-- start of COLLECTED DATA --
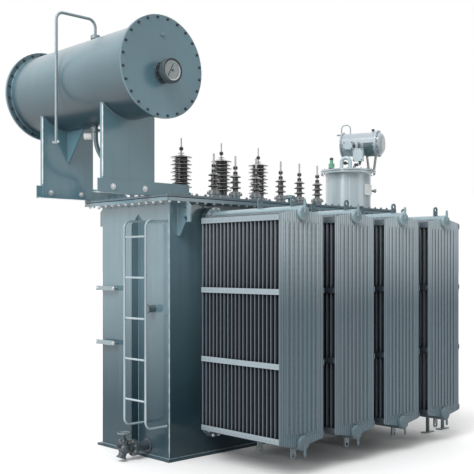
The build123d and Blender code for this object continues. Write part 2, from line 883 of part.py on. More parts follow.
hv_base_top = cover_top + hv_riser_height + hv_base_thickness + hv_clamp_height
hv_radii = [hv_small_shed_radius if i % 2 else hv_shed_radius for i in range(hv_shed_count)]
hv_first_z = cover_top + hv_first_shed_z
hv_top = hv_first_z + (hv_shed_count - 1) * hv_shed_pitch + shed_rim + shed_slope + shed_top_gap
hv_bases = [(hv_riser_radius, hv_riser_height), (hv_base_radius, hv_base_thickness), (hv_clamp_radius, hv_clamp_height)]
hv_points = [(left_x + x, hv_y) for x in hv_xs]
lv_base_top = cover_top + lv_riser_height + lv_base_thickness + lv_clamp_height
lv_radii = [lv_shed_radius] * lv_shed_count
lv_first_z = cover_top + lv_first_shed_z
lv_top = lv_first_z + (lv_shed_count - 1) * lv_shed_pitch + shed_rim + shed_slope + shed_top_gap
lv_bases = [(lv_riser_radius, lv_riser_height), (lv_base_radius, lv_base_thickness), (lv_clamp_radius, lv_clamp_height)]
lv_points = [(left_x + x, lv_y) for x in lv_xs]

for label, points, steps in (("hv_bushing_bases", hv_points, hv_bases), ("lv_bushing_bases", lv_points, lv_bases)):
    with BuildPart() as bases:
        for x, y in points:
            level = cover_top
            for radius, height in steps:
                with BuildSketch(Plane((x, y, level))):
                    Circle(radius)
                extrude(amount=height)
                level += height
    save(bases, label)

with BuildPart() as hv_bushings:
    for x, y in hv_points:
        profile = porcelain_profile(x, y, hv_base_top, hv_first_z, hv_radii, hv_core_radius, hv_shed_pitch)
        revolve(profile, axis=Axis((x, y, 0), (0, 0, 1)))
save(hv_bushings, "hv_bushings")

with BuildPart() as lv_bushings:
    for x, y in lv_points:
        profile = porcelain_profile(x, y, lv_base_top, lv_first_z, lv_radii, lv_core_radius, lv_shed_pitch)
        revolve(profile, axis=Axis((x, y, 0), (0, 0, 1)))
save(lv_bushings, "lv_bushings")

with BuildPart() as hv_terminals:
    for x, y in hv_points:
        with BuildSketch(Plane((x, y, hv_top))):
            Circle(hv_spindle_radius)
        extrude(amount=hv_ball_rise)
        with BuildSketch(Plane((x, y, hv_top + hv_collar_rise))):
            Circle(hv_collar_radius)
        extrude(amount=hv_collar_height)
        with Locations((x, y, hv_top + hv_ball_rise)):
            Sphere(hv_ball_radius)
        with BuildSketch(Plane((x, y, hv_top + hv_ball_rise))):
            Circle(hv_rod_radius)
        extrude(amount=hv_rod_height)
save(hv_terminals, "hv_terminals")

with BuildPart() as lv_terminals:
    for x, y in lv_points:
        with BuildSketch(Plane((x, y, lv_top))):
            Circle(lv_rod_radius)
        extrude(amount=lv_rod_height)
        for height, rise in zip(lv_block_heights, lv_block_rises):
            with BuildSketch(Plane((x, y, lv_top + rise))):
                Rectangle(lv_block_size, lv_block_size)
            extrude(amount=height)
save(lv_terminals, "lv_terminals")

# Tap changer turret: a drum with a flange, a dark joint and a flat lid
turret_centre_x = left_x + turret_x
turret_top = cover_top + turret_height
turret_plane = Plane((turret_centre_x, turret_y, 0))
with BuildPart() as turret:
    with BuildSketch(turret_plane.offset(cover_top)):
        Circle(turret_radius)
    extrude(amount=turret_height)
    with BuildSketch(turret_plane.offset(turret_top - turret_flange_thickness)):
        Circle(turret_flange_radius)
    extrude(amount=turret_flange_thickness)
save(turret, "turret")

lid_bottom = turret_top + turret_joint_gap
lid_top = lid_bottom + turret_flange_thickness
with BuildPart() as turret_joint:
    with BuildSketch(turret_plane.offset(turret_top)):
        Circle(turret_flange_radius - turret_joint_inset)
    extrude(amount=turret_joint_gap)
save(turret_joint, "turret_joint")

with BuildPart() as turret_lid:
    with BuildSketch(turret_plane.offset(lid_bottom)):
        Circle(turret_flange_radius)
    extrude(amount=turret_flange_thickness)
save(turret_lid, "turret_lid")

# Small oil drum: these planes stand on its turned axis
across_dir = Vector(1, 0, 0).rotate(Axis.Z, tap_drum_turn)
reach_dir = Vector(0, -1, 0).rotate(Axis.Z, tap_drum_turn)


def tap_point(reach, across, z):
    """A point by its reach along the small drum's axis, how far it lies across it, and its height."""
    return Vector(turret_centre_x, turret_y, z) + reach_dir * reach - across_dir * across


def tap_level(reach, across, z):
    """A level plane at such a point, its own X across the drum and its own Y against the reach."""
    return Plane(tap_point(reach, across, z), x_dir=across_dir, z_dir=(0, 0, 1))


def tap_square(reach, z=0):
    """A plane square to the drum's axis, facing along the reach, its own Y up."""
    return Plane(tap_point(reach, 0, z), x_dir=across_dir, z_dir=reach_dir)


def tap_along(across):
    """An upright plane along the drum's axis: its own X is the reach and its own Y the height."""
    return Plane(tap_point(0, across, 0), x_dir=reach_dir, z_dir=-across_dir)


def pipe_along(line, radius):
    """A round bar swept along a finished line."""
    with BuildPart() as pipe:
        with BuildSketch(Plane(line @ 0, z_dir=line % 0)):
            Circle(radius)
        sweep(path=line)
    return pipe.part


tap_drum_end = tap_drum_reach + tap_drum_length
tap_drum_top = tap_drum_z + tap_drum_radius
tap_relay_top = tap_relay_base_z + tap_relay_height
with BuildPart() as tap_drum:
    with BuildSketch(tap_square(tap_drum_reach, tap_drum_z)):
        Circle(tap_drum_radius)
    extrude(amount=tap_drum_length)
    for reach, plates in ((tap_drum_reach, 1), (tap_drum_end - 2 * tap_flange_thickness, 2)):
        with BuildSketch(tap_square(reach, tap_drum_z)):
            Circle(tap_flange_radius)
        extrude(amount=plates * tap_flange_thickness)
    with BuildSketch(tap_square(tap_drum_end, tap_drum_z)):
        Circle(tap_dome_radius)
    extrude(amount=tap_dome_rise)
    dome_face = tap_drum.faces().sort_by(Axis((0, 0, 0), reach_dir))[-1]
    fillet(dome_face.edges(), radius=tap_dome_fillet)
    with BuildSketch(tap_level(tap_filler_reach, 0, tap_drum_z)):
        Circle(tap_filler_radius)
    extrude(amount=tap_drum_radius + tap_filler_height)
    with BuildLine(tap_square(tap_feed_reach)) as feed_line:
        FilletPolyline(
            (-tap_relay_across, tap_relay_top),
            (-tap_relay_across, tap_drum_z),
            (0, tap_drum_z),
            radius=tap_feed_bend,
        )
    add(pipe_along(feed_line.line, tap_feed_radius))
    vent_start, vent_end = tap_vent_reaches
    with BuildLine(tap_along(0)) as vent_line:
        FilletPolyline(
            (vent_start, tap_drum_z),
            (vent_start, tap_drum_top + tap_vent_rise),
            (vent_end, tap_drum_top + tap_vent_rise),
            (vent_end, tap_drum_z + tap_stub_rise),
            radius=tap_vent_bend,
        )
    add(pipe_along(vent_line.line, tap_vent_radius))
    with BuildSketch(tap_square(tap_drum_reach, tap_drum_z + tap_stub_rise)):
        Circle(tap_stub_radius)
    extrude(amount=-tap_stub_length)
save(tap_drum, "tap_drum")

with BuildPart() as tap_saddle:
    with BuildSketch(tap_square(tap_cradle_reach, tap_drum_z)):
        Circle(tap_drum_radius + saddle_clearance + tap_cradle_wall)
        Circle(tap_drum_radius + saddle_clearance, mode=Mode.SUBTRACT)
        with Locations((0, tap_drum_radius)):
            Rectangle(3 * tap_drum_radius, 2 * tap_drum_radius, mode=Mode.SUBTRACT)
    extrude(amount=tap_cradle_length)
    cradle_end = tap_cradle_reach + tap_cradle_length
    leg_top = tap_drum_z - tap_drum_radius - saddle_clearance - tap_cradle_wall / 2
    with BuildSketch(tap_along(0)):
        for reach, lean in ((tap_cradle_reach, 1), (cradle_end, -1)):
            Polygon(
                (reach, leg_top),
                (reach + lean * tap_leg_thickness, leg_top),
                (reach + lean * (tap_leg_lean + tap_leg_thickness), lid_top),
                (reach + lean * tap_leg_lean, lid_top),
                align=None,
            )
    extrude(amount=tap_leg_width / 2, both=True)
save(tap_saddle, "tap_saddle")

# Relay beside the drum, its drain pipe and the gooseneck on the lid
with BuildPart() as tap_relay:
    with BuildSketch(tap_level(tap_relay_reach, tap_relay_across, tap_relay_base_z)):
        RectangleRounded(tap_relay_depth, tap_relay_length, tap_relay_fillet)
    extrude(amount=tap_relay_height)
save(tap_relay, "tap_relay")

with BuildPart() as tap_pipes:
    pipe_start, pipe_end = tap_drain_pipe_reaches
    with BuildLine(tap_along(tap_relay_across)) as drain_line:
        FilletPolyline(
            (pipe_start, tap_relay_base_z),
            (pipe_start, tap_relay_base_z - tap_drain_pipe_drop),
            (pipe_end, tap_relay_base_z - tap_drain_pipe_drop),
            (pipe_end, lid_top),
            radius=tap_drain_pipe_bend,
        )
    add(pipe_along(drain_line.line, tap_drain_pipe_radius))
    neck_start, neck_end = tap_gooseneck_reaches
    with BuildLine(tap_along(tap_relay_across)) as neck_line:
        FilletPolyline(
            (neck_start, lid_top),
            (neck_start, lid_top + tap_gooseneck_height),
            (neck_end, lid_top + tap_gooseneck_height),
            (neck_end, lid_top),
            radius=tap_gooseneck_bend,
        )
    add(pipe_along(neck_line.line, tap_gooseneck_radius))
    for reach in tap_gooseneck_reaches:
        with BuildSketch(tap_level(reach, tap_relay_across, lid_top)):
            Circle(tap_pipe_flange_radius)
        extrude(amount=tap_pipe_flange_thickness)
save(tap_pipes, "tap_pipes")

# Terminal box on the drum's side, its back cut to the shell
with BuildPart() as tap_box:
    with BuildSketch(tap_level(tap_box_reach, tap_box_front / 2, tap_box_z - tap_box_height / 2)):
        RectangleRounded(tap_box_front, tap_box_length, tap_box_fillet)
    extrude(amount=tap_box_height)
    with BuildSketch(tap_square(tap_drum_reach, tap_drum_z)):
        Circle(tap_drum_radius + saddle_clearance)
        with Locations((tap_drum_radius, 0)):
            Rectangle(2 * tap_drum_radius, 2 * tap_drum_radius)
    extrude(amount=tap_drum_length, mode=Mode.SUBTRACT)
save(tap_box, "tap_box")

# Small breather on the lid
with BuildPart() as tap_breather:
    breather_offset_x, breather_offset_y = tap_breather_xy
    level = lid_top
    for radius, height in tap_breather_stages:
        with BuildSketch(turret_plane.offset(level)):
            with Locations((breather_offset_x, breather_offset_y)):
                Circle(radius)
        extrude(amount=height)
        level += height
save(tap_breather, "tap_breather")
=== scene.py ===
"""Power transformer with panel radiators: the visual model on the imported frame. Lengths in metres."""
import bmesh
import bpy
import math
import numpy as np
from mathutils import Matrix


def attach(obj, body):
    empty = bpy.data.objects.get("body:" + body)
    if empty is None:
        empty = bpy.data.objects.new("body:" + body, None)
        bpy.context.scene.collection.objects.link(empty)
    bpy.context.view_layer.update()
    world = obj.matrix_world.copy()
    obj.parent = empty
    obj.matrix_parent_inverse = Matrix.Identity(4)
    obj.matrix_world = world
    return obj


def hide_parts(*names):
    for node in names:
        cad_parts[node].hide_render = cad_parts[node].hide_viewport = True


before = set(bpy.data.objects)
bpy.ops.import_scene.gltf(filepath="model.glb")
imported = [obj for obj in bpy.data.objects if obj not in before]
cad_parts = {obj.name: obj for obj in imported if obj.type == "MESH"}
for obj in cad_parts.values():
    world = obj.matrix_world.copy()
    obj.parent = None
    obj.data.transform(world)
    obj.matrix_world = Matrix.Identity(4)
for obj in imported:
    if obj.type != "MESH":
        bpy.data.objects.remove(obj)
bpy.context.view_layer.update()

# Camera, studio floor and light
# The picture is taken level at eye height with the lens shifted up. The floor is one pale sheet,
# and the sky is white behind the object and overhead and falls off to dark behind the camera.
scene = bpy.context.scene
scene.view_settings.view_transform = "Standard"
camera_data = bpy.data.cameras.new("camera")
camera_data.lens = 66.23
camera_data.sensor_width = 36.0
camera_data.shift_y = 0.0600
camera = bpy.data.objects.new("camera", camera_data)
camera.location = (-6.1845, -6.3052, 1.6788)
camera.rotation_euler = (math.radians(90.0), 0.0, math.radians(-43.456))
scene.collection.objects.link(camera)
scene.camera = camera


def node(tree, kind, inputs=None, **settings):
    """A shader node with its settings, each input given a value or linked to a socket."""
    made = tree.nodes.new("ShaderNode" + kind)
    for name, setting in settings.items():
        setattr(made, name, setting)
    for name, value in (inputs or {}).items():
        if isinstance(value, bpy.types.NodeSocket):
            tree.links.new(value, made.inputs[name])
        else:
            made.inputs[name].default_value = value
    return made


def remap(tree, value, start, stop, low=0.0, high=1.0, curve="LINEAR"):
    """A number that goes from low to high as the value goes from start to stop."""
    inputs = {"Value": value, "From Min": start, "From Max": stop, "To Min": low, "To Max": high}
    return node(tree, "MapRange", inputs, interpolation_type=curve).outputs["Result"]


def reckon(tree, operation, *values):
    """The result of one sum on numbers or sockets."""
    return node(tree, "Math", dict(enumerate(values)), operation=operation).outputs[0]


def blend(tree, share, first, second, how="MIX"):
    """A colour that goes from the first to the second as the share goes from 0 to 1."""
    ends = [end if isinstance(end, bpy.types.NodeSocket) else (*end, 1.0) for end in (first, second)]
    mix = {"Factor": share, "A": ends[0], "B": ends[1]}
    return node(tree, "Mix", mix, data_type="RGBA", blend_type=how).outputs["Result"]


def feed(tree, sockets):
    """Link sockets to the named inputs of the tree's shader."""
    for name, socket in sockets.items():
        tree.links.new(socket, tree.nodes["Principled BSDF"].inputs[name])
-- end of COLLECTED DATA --
The lines from the one containing "# Small breather on the lid" to the one containing "cad_parts[node].hide_render = cad_parts[node].hide_viewport", both included, are to be extracted exactly; give no other line.

# Small breather on the lid
with BuildPart() as tap_breather:
    breather_offset_x, breather_offset_y = tap_breather_xy
    level = lid_top
    for radius, height in tap_breather_stages:
        with BuildSketch(turret_plane.offset(level)):
            with Locations((breather_offset_x, breather_offset_y)):
                Circle(radius)
        extrude(amount=height)
        level += height
save(tap_breather, "tap_breather")
=== scene.py ===
"""Power transformer with panel radiators: the visual model on the imported frame. Lengths in metres."""
import bmesh
import bpy
import math
import numpy as np
from mathutils import Matrix


def attach(obj, body):
    empty = bpy.data.objects.get("body:" + body)
    if empty is None:
        empty = bpy.data.objects.new("body:" + body, None)
        bpy.context.scene.collection.objects.link(empty)
    bpy.context.view_layer.update()
    world = obj.matrix_world.copy()
    obj.parent = empty
    obj.matrix_parent_inverse = Matrix.Identity(4)
    obj.matrix_world = world
    return obj


def hide_parts(*names):
    for node in names:
        cad_parts[node].hide_render = cad_parts[node].hide_viewport = True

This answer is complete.